Directive: Each line of the material must be returned exactly.

Information provided:
········
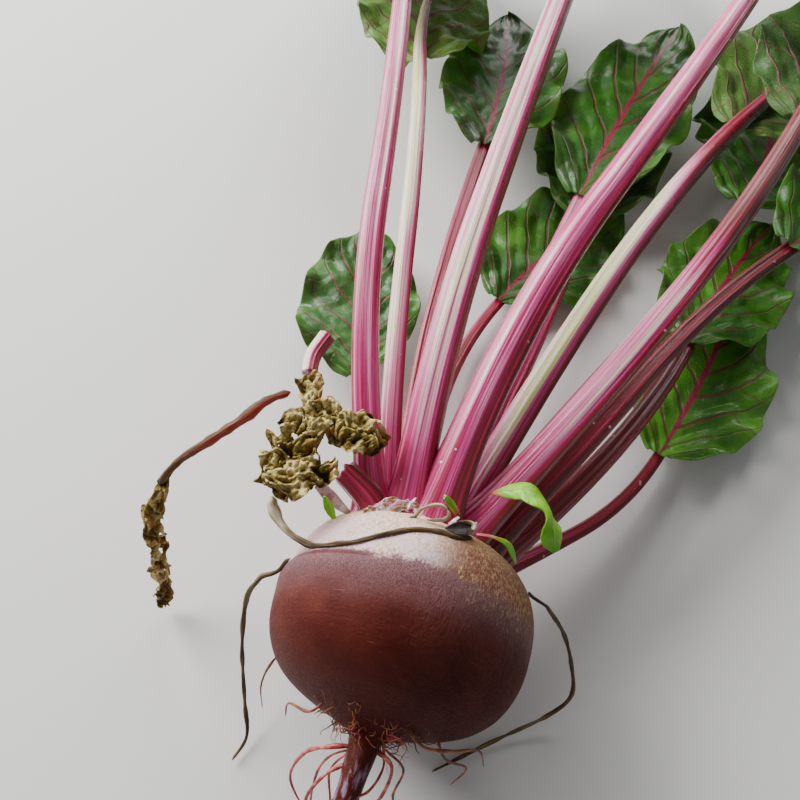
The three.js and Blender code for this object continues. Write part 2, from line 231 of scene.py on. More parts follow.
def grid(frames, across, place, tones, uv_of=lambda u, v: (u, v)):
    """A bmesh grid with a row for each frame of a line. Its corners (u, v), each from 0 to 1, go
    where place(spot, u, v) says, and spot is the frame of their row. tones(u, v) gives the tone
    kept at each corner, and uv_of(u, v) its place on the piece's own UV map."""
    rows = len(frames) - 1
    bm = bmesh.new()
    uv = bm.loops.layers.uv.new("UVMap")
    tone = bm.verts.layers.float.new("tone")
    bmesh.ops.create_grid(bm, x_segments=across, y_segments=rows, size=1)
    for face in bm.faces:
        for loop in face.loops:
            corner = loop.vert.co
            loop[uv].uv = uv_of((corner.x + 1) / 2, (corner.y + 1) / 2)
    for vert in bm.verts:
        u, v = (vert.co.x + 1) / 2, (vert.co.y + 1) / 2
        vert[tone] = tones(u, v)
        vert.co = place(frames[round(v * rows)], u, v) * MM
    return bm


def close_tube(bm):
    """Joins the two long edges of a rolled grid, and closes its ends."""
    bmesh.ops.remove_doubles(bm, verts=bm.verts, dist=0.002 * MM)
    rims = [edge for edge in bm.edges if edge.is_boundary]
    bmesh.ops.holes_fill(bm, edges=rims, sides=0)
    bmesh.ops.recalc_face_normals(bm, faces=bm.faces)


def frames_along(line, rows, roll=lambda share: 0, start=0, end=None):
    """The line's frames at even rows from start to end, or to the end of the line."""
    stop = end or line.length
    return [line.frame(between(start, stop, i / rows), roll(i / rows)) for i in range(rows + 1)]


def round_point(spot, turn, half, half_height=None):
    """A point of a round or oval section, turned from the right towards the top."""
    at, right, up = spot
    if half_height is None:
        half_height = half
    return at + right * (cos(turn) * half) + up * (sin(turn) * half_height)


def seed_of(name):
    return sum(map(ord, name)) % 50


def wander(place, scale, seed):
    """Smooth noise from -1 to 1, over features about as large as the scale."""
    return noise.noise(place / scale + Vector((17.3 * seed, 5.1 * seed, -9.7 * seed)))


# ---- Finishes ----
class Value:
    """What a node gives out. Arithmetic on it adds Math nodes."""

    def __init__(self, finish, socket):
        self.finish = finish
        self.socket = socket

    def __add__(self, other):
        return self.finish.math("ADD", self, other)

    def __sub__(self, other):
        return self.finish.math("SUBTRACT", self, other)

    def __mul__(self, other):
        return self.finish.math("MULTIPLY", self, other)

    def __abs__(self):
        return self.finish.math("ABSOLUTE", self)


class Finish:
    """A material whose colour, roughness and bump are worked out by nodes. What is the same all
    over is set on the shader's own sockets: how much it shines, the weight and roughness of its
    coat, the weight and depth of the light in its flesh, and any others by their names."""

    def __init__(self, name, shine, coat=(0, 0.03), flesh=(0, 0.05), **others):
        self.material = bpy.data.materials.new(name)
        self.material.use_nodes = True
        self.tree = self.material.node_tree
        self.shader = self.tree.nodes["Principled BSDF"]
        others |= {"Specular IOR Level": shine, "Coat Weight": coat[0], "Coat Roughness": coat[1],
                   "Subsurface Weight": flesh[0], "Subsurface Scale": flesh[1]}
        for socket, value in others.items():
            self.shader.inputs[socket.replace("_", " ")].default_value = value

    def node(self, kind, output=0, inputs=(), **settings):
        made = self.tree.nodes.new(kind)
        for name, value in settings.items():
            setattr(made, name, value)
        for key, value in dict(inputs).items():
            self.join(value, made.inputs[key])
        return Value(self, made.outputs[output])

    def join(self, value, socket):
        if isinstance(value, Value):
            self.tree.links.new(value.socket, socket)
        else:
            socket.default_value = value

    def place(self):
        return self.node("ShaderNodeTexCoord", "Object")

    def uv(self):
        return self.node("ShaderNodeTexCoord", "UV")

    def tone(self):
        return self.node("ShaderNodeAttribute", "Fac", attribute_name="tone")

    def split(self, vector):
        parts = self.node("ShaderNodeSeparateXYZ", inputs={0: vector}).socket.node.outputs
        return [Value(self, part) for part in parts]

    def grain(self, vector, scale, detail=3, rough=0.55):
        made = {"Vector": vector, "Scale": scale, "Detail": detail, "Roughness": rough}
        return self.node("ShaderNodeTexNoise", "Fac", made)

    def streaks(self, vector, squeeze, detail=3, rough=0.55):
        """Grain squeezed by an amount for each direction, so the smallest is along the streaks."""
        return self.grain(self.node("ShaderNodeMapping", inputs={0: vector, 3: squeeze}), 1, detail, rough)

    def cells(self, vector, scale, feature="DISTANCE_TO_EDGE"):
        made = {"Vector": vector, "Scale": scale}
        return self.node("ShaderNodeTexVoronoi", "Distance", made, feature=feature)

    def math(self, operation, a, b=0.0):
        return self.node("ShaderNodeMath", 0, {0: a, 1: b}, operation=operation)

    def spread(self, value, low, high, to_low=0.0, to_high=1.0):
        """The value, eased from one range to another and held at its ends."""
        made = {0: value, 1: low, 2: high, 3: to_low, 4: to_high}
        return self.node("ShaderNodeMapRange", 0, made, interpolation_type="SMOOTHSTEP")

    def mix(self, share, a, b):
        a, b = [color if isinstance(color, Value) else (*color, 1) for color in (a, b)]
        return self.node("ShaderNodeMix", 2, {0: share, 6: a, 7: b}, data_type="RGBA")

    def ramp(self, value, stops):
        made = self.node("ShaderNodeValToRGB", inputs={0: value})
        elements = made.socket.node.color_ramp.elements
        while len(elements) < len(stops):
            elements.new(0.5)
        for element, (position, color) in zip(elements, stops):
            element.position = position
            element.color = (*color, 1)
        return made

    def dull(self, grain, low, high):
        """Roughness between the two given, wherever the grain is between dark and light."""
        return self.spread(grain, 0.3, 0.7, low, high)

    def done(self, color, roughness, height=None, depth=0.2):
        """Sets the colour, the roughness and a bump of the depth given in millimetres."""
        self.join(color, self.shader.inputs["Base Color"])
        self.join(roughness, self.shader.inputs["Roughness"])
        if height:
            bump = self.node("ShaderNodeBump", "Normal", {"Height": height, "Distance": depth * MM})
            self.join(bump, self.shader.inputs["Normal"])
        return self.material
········
Answer for this exercise:
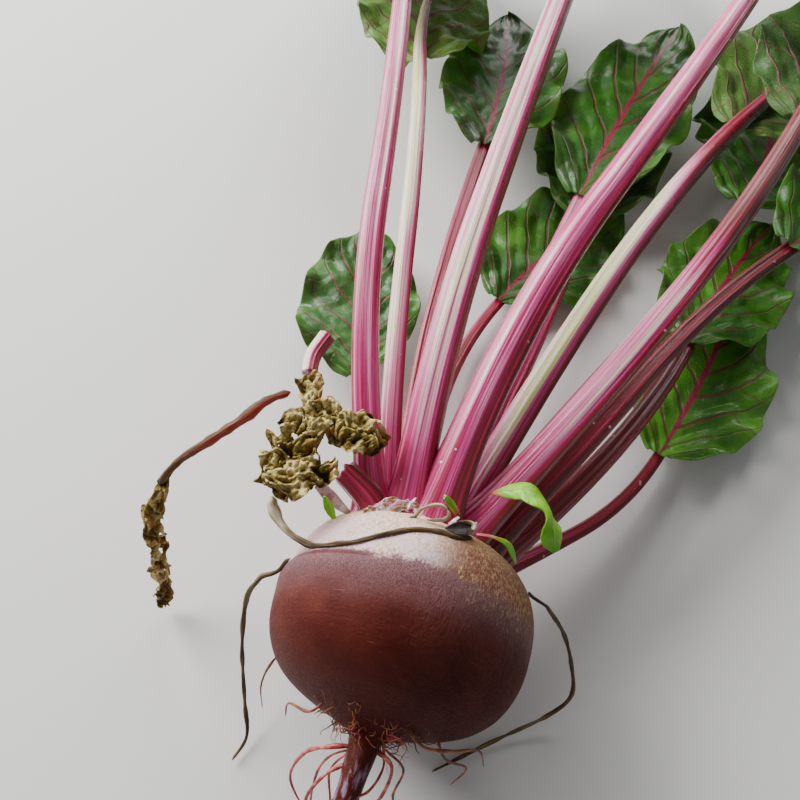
The three.js and Blender code for this object continues. Write part 2, from line 231 of scene.py on. More parts follow.
def grid(frames, across, place, tones, uv_of=lambda u, v: (u, v)):
    """A bmesh grid with a row for each frame of a line. Its corners (u, v), each from 0 to 1, go
    where place(spot, u, v) says, and spot is the frame of their row. tones(u, v) gives the tone
    kept at each corner, and uv_of(u, v) its place on the piece's own UV map."""
    rows = len(frames) - 1
    bm = bmesh.new()
    uv = bm.loops.layers.uv.new("UVMap")
    tone = bm.verts.layers.float.new("tone")
    bmesh.ops.create_grid(bm, x_segments=across, y_segments=rows, size=1)
    for face in bm.faces:
        for loop in face.loops:
            corner = loop.vert.co
            loop[uv].uv = uv_of((corner.x + 1) / 2, (corner.y + 1) / 2)
    for vert in bm.verts:
        u, v = (vert.co.x + 1) / 2, (vert.co.y + 1) / 2
        vert[tone] = tones(u, v)
        vert.co = place(frames[round(v * rows)], u, v) * MM
    return bm


def close_tube(bm):
    """Joins the two long edges of a rolled grid, and closes its ends."""
    bmesh.ops.remove_doubles(bm, verts=bm.verts, dist=0.002 * MM)
    rims = [edge for edge in bm.edges if edge.is_boundary]
    bmesh.ops.holes_fill(bm, edges=rims, sides=0)
    bmesh.ops.recalc_face_normals(bm, faces=bm.faces)


def frames_along(line, rows, roll=lambda share: 0, start=0, end=None):
    """The line's frames at even rows from start to end, or to the end of the line."""
    stop = end or line.length
    return [line.frame(between(start, stop, i / rows), roll(i / rows)) for i in range(rows + 1)]


def round_point(spot, turn, half, half_height=None):
    """A point of a round or oval section, turned from the right towards the top."""
    at, right, up = spot
    if half_height is None:
        half_height = half
    return at + right * (cos(turn) * half) + up * (sin(turn) * half_height)


def seed_of(name):
    return sum(map(ord, name)) % 50


def wander(place, scale, seed):
    """Smooth noise from -1 to 1, over features about as large as the scale."""
    return noise.noise(place / scale + Vector((17.3 * seed, 5.1 * seed, -9.7 * seed)))


# ---- Finishes ----
class Value:
    """What a node gives out. Arithmetic on it adds Math nodes."""

    def __init__(self, finish, socket):
        self.finish = finish
        self.socket = socket

    def __add__(self, other):
        return self.finish.math("ADD", self, other)

    def __sub__(self, other):
        return self.finish.math("SUBTRACT", self, other)

    def __mul__(self, other):
        return self.finish.math("MULTIPLY", self, other)

    def __abs__(self):
        return self.finish.math("ABSOLUTE", self)


class Finish:
    """A material whose colour, roughness and bump are worked out by nodes. What is the same all
    over is set on the shader's own sockets: how much it shines, the weight and roughness of its
    coat, the weight and depth of the light in its flesh, and any others by their names."""

    def __init__(self, name, shine, coat=(0, 0.03), flesh=(0, 0.05), **others):
        self.material = bpy.data.materials.new(name)
        self.material.use_nodes = True
        self.tree = self.material.node_tree
        self.shader = self.tree.nodes["Principled BSDF"]
        others |= {"Specular IOR Level": shine, "Coat Weight": coat[0], "Coat Roughness": coat[1],
                   "Subsurface Weight": flesh[0], "Subsurface Scale": flesh[1]}
        for socket, value in others.items():
            self.shader.inputs[socket.replace("_", " ")].default_value = value

    def node(self, kind, output=0, inputs=(), **settings):
        made = self.tree.nodes.new(kind)
        for name, value in settings.items():
            setattr(made, name, value)
        for key, value in dict(inputs).items():
            self.join(value, made.inputs[key])
        return Value(self, made.outputs[output])

    def join(self, value, socket):
        if isinstance(value, Value):
            self.tree.links.new(value.socket, socket)
        else:
            socket.default_value = value

    def place(self):
        return self.node("ShaderNodeTexCoord", "Object")

    def uv(self):
        return self.node("ShaderNodeTexCoord", "UV")

    def tone(self):
        return self.node("ShaderNodeAttribute", "Fac", attribute_name="tone")

    def split(self, vector):
        parts = self.node("ShaderNodeSeparateXYZ", inputs={0: vector}).socket.node.outputs
        return [Value(self, part) for part in parts]

    def grain(self, vector, scale, detail=3, rough=0.55):
        made = {"Vector": vector, "Scale": scale, "Detail": detail, "Roughness": rough}
        return self.node("ShaderNodeTexNoise", "Fac", made)

    def streaks(self, vector, squeeze, detail=3, rough=0.55):
        """Grain squeezed by an amount for each direction, so the smallest is along the streaks."""
        return self.grain(self.node("ShaderNodeMapping", inputs={0: vector, 3: squeeze}), 1, detail, rough)

    def cells(self, vector, scale, feature="DISTANCE_TO_EDGE"):
        made = {"Vector": vector, "Scale": scale}
        return self.node("ShaderNodeTexVoronoi", "Distance", made, feature=feature)

    def math(self, operation, a, b=0.0):
        return self.node("ShaderNodeMath", 0, {0: a, 1: b}, operation=operation)

    def spread(self, value, low, high, to_low=0.0, to_high=1.0):
        """The value, eased from one range to another and held at its ends."""
        made = {0: value, 1: low, 2: high, 3: to_low, 4: to_high}
        return self.node("ShaderNodeMapRange", 0, made, interpolation_type="SMOOTHSTEP")

    def mix(self, share, a, b):
        a, b = [color if isinstance(color, Value) else (*color, 1) for color in (a, b)]
        return self.node("ShaderNodeMix", 2, {0: share, 6: a, 7: b}, data_type="RGBA")

    def ramp(self, value, stops):
        made = self.node("ShaderNodeValToRGB", inputs={0: value})
        elements = made.socket.node.color_ramp.elements
        while len(elements) < len(stops):
            elements.new(0.5)
        for element, (position, color) in zip(elements, stops):
            element.position = position
            element.color = (*color, 1)
        return made

    def dull(self, grain, low, high):
        """Roughness between the two given, wherever the grain is between dark and light."""
        return self.spread(grain, 0.3, 0.7, low, high)

    def done(self, color, roughness, height=None, depth=0.2):
        """Sets the colour, the roughness and a bump of the depth given in millimetres."""
        self.join(color, self.shader.inputs["Base Color"])
        self.join(roughness, self.shader.inputs["Roughness"])
        if height:
            bump = self.node("ShaderNodeBump", "Normal", {"Height": height, "Distance": depth * MM})
            self.join(bump, self.shader.inputs["Normal"])
        return self.material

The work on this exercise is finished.